Take the lines from the beginning of the data below through the line holding "module lid_side_panel_left() opened()" and return exactly those.

=======

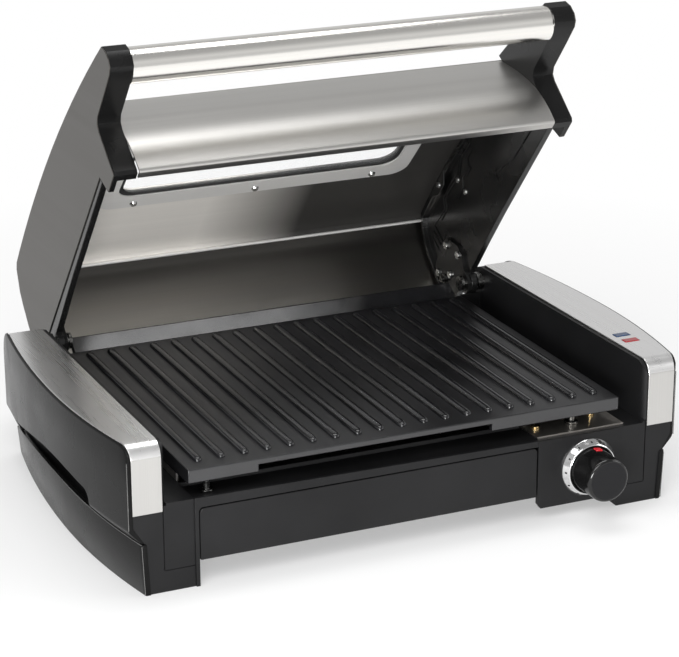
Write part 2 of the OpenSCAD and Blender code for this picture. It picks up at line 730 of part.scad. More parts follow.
module lid_side_panel() color(lid_grey) along_x(lid_x - panel_t, lid_x) polygon(concat(
    arm_line, tab_line, [[142, rim_z]],
    [for (i = [len(panel_rear) - 2:-1:0]) panel_rear[i]], top_run(110, -160, 12, 0)
));

module lid_side_panel_right() opened() lid_side_panel();

module lid_side_panel_left() opened() left() lid_side_panel();

module lid_side_liner() color(black) difference() {
    union() {
        along_x(shell_x, lid_x - panel_t) polygon(concat(
            [[bracket_rear[1] + 0.4, rim_z + weld]], liner_low, [[100, 91.5]], liner_rear,
            top_run(108, bracket_rear[0] + 0.4, 10, 2.2)
        ));
        rod_x(shell_x, lid_x - panel_t, [pivot[1], pivot[2]], lug_r);
        along_x(shell_x - flange_w, shell_x + weld)
            polygon(strip(concat(flange_rear, top_run(105, -60, 4, 10)), flange_t));
    }
    hinge_screw_places() rod_x(shell_x - 1, shell_x + 2.2, [0, 0], 1.6);
    rod_x(shell_x - 1, lid_x, [pivot[1], pivot[2]], pin_r + pin_gap);
}

module lid_side_liner_right() opened() lid_side_liner();

module lid_side_liner_left() opened() left() lid_side_liner();

module handle_bracket() color(black) difference() {
    union() {
        along_x(handle_half, lid_x - panel_t) polygon(concat(
            arm_line, bracket_foot, [[bracket_rear[1], rim_z]], top_run(bracket_rear[0], -160, 5, 0)
        ));
        along_x(lid_x - panel_t - tab_t, lid_x - panel_t) polygon(concat(
            [[-123.3, rim_z + 1]], tab_line, [[-107, rim_z - weld], [-107, rim_z + 1]]
        ));
    }
    rod_x(handle_half - 1, lid_x - 6, [handle_y, handle_z], rod_r + 0.1);
}

module handle_bracket_right() opened() handle_bracket();

module handle_bracket_left() opened() left() handle_bracket();

module handle_tube() opened() color(steel) difference() {
    rod_x(-handle_half, handle_half, [handle_y, handle_z], handle_d / 2);
    rod_x(-handle_half - 1, handle_half + 1, [handle_y, handle_z], handle_d / 2 - 1.2);
}

module handle_rod() opened() color(steel) rod_x(-162, 162, [handle_y, handle_z], rod_r);

module hinge_screw_places() for (p = hinge_screw_at) translate([0, p[0], p[1]]) children();

module hinge_plate() color([0.08, 0.08, 0.08]) difference() {
    along_x(shell_x - hinge_plate_t, shell_x) polygon(hinge_plate_line);
    rod_x(shell_x - 5, shell_x + 1, [pivot[1], pivot[2]], pin_r + pin_gap);
    hinge_screw_places() rod_x(shell_x - 5, shell_x + 1, [0, 0], 1.6);
    rod_x(shell_x - 5, shell_x + 1, stop_pin_at, stop_pin_r);
}

module hinge_plate_right() opened() hinge_plate();

module hinge_plate_left() opened() left() hinge_plate();

module hinge_screws() opened() color(steel) for (s = [0, 1]) mirror([s, 0, 0]) hinge_screw_places() {
    rod_x(shell_x - hinge_plate_t - 1.6, shell_x - hinge_plate_t, [0, 0], 2.9);
    rod_x(shell_x - hinge_plate_t - 0.1, shell_x + 2, [0, 0], 1.5);
}

module hinge_stop_pins() opened() color(steel) for (s = [0, 1]) mirror([s, 0, 0]) {
    rod_x(shell_x - hinge_plate_t - 4, shell_x, stop_pin_at, stop_pin_r);
    rod_x(shell_x - hinge_plate_t - 1, shell_x - hinge_plate_t, stop_pin_at, 3.6);
}

side_housing_left();
side_housing_right();
side_cover_left();
side_cover_right();
skirt_left();
skirt_right();
top_trim_left();
top_trim_right();
front_crossbar();
control_panel();
rear_housing();
base_pan();
bottom_cover();
base_screws();
rubber_feet();
hinge_pins();
element_plate();
element_plate_screws();
locating_pin();
heating_element();
element_clips();
thermostat();
dial_ring();
red_lens();
blue_lens();
lamp_holder();
terminal_block();
cord_gland();
knob();
knob_pointer();
thermostat_shaft();
grill_plate();
drip_tray();
lid_shell();
lid_front_panel();
lid_side_panel_left();
lid_side_panel_right();
lid_side_liner_left();
lid_side_liner_right();
handle_bracket_left();
handle_bracket_right();
handle_tube();
handle_rod();
window_glass();
window_gasket();
window_frame();
window_screws();
hinge_plate_left();
hinge_plate_right();
hinge_screws();
hinge_stop_pins();
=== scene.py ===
import json
import math

import bmesh
import bpy
from mathutils import Matrix, Quaternion, Vector

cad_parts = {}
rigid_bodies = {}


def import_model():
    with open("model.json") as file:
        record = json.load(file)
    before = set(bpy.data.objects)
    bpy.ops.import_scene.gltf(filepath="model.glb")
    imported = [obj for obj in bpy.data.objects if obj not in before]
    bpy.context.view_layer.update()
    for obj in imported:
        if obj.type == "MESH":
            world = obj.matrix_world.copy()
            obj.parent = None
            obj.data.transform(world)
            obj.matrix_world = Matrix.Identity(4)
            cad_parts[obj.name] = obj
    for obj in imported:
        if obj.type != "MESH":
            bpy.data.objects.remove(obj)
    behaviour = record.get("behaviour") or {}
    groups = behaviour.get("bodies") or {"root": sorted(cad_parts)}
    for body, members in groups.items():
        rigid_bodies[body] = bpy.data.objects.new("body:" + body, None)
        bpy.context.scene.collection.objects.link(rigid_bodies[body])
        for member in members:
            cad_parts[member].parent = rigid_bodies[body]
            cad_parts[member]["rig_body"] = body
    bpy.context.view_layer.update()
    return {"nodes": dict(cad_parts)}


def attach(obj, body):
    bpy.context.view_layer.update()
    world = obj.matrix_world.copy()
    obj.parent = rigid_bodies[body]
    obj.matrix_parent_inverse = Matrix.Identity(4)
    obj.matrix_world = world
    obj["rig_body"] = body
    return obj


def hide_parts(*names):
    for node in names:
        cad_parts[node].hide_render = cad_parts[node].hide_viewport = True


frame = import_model()
nodes = frame["nodes"]
scene = bpy.context.scene

MM = 0.001

# Camera, first: the view of the photograph
camera_data = bpy.data.cameras.new("camera")
camera_data.sensor_fit = "HORIZONTAL"
camera_data.sensor_width = 36
camera_data.lens = 128.07
camera_data.shift_x = -0.0097
camera_data.shift_y = 0.0426
camera_data.clip_end = 50
camera = bpy.data.objects.new("camera", camera_data)
scene.collection.objects.link(camera)
camera.location = (-0.6475, -1.4811, 0.6741)
look_at = Vector((0.0686, 0.112, 0.036))
camera.rotation_mode = "QUATERNION"
CAMERA_ROLL = Quaternion((0, 0, 1), -0.0024)
camera.rotation_quaternion = (look_at - camera.location).to_track_quat("-Z", "Y") @ CAMERA_ROLL
scene.camera = camera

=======

** Right answer **
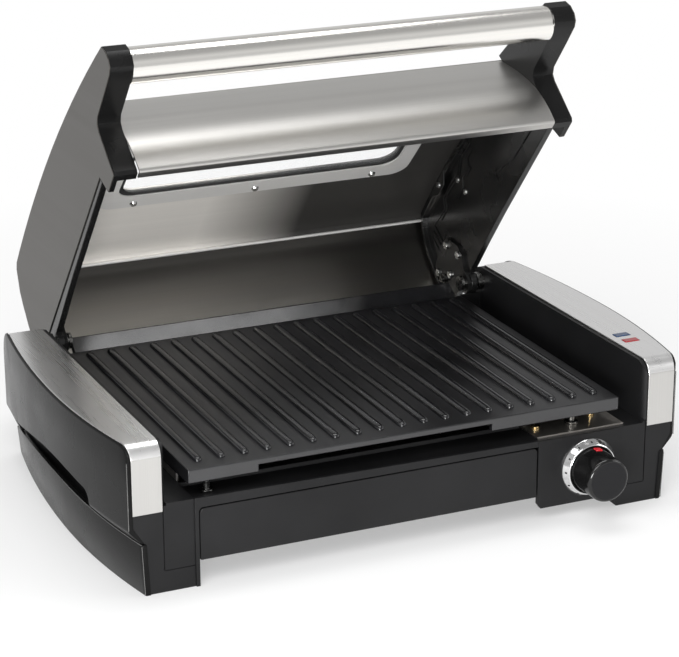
Write part 2 of the OpenSCAD and Blender code for this picture. It picks up at line 730 of part.scad. More parts follow.
module lid_side_panel() color(lid_grey) along_x(lid_x - panel_t, lid_x) polygon(concat(
    arm_line, tab_line, [[142, rim_z]],
    [for (i = [len(panel_rear) - 2:-1:0]) panel_rear[i]], top_run(110, -160, 12, 0)
));

module lid_side_panel_right() opened() lid_side_panel();

module lid_side_panel_left() opened() left() lid_side_panel();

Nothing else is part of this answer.